## Stored data
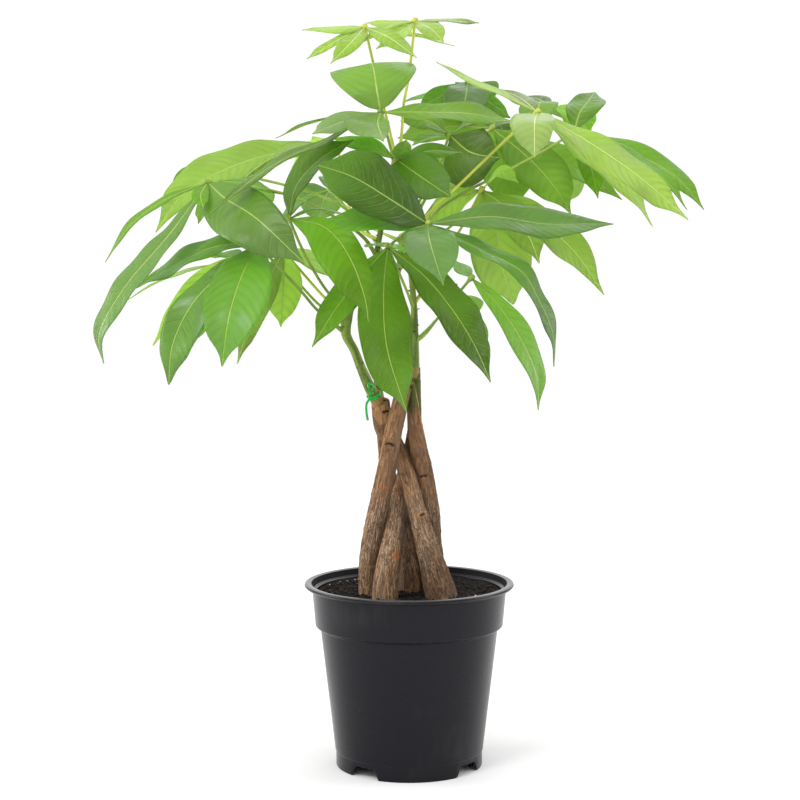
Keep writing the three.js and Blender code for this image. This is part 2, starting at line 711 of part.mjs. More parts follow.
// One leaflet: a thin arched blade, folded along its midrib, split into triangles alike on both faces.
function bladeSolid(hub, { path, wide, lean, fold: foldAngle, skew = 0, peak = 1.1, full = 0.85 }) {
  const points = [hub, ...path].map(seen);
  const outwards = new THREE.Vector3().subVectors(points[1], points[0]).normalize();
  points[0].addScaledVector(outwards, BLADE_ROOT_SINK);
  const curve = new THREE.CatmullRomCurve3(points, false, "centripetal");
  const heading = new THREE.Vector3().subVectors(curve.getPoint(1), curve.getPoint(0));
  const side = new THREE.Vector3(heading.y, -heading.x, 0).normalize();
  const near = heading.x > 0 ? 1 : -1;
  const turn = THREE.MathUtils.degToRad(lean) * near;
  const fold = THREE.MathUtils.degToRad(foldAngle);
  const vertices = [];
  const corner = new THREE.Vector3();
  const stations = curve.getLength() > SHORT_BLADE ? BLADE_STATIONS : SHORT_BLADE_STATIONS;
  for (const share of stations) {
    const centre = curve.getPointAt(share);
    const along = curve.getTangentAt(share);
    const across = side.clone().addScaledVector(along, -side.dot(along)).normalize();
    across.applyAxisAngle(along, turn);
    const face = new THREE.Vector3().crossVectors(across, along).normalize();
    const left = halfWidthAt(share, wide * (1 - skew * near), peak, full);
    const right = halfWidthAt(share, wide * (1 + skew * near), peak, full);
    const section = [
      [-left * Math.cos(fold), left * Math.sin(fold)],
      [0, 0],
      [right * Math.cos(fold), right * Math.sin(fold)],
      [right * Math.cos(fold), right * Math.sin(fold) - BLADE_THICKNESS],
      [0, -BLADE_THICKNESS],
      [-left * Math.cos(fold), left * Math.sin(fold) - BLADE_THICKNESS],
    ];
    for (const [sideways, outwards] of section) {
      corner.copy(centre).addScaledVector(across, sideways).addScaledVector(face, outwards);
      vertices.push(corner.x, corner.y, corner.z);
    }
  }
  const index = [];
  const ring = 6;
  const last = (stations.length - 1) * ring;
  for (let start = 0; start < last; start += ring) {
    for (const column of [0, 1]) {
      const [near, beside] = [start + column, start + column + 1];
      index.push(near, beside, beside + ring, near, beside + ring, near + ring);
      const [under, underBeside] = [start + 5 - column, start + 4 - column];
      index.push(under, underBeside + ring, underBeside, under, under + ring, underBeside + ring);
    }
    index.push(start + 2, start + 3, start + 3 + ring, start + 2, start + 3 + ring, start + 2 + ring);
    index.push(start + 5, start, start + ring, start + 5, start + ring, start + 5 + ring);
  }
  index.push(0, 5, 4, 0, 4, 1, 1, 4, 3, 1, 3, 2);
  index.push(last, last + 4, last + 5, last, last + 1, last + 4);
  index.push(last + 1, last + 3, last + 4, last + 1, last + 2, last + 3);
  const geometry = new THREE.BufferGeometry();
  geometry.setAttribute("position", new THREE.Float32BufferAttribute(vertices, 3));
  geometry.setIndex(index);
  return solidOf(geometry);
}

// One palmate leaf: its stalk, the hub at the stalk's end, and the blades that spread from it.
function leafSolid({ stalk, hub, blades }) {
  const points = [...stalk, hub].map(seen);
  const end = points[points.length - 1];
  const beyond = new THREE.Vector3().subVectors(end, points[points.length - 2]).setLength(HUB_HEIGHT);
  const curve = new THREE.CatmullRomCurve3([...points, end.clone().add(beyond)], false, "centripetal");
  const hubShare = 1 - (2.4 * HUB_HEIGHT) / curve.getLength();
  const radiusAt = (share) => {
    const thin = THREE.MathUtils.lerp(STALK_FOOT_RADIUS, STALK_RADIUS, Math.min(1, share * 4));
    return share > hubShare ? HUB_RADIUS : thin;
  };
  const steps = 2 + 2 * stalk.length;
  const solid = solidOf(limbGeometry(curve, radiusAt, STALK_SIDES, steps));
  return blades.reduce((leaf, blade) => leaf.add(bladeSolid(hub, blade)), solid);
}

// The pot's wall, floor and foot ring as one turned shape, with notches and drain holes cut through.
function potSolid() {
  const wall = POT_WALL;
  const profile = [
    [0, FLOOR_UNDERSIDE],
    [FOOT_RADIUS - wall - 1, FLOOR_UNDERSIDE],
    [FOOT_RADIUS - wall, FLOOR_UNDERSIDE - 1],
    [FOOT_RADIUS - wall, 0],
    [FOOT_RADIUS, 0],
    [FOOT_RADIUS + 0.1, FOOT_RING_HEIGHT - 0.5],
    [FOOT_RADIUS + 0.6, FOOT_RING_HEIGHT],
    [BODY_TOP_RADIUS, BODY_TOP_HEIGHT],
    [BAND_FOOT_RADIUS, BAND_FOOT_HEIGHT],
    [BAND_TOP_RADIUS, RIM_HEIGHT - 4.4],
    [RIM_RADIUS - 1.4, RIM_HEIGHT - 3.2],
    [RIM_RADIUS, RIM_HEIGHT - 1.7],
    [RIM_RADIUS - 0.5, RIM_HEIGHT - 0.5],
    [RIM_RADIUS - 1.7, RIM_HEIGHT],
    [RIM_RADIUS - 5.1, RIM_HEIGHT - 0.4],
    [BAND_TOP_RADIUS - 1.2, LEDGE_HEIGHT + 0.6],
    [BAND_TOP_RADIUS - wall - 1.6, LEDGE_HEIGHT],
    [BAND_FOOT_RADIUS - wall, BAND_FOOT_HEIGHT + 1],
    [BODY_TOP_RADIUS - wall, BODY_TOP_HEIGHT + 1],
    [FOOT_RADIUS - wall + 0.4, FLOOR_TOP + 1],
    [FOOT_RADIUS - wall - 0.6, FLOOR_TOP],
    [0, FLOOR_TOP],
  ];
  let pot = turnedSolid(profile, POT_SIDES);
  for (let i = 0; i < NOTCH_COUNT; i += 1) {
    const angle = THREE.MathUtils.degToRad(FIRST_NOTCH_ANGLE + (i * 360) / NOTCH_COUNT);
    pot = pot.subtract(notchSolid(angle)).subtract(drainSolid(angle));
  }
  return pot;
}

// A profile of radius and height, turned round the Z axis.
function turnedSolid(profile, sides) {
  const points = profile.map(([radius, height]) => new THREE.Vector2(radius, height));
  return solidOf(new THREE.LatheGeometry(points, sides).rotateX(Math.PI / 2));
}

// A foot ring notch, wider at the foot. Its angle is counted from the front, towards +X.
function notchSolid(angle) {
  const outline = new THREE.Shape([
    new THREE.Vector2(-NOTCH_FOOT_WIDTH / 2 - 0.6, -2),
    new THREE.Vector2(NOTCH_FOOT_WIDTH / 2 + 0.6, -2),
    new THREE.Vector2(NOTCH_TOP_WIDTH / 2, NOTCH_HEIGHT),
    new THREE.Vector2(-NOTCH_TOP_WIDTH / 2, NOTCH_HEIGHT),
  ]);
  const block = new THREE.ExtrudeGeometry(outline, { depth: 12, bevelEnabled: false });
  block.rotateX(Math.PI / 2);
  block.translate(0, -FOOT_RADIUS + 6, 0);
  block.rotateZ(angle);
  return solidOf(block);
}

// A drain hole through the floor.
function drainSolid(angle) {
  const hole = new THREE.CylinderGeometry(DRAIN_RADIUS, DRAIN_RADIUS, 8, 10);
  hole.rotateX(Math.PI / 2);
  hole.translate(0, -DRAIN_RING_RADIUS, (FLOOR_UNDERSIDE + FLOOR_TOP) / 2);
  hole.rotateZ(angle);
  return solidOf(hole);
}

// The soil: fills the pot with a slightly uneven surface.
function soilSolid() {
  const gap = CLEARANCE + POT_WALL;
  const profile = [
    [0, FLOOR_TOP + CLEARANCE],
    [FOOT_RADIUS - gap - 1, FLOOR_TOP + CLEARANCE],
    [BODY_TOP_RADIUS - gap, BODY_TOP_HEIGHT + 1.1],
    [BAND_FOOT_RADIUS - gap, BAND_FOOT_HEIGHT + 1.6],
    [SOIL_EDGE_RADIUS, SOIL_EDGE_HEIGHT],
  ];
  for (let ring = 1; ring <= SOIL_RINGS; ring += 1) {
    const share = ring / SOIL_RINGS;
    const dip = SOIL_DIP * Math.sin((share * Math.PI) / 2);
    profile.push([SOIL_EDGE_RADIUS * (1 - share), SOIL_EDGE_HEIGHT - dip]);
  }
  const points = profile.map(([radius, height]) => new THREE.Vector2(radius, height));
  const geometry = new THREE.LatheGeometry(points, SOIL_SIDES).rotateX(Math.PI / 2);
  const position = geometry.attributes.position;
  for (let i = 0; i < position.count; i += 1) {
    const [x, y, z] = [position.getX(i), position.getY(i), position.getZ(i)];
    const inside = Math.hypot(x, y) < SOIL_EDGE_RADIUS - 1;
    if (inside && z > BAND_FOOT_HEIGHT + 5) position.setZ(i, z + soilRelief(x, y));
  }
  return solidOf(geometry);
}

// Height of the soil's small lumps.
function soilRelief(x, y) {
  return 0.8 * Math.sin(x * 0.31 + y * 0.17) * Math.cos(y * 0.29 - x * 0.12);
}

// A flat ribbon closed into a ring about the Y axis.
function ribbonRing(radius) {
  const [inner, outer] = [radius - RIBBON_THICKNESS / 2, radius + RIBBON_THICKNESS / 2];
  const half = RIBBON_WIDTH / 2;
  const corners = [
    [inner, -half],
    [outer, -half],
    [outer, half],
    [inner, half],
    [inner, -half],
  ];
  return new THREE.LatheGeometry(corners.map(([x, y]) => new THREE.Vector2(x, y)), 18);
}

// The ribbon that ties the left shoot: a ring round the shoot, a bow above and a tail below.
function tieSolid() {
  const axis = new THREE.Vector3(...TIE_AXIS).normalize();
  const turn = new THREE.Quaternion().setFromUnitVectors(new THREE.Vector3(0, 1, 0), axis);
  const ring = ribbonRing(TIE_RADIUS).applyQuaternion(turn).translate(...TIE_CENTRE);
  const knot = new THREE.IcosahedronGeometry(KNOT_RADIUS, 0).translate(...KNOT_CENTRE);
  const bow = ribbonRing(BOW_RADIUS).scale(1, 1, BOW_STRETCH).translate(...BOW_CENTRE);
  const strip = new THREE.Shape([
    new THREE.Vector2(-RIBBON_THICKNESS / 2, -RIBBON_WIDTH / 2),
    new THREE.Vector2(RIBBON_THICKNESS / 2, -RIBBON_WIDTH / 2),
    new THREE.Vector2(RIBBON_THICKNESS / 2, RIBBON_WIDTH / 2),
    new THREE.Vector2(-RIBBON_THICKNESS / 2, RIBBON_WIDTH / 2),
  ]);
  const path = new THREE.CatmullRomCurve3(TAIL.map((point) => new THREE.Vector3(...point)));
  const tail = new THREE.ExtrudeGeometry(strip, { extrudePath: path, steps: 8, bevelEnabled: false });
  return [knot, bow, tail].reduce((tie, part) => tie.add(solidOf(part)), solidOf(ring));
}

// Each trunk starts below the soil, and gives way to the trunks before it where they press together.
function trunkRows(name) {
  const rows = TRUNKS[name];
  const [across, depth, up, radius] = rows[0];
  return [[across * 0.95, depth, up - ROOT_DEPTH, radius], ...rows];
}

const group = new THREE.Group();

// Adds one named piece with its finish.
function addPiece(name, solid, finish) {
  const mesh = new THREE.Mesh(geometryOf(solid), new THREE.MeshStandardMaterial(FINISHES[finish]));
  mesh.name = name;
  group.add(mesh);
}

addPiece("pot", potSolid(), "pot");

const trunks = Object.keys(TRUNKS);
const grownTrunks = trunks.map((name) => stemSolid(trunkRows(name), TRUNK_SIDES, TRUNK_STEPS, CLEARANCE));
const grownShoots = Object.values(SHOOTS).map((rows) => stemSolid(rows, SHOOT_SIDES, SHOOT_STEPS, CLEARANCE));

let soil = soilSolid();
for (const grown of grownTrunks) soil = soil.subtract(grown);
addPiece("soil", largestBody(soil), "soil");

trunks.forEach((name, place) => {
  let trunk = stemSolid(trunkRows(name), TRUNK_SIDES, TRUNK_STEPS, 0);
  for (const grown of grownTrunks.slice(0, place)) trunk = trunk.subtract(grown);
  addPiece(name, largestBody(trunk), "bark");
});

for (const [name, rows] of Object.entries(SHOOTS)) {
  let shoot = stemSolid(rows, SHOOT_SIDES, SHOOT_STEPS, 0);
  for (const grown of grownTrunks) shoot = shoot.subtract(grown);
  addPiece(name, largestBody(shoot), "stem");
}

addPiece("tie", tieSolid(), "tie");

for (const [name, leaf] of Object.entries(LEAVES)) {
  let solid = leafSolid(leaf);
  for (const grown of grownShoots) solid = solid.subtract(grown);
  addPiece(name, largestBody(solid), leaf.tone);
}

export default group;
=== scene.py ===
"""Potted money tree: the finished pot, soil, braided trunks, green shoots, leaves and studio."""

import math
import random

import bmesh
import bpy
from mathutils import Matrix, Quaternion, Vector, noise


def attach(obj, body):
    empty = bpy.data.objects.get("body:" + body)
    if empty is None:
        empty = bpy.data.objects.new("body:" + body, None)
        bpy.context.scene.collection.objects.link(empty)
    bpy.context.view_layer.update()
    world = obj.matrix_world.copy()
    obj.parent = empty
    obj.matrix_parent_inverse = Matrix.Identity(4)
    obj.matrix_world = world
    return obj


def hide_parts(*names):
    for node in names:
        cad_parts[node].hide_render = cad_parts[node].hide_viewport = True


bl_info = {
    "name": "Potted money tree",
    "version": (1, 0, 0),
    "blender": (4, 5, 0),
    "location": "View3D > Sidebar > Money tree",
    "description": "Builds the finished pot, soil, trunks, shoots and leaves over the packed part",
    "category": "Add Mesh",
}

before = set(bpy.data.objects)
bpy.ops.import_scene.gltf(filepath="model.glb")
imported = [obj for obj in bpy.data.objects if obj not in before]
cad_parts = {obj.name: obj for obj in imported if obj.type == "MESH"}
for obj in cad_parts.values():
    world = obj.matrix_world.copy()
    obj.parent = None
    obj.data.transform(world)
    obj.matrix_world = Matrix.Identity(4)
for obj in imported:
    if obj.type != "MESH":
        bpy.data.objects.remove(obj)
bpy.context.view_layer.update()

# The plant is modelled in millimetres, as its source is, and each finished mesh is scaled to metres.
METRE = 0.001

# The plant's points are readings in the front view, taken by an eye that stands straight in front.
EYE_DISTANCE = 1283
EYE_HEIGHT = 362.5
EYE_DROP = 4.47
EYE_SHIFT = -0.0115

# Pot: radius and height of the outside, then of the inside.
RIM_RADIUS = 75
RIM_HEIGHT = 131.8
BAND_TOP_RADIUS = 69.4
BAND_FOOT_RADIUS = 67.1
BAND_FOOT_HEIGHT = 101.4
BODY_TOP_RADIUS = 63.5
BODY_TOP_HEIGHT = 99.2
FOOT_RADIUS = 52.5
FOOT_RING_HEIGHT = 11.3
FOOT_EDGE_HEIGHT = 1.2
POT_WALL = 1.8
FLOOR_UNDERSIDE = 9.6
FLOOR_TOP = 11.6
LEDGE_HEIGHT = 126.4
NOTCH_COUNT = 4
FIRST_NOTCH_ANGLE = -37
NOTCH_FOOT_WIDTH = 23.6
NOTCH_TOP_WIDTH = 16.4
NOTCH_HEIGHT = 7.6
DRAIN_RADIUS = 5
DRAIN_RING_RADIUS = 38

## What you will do
Would you quote everything above from the line containing "obj.parent = empty" down to the line containing "cad_parts[node].hide_render = cad_parts[node].hide_viewport"? Include both of those lines and nothing else.

## Response to this exercise
    obj.parent = empty
    obj.matrix_parent_inverse = Matrix.Identity(4)
    obj.matrix_world = world
    return obj


def hide_parts(*names):
    for node in names:
        cad_parts[node].hide_render = cad_parts[node].hide_viewport = True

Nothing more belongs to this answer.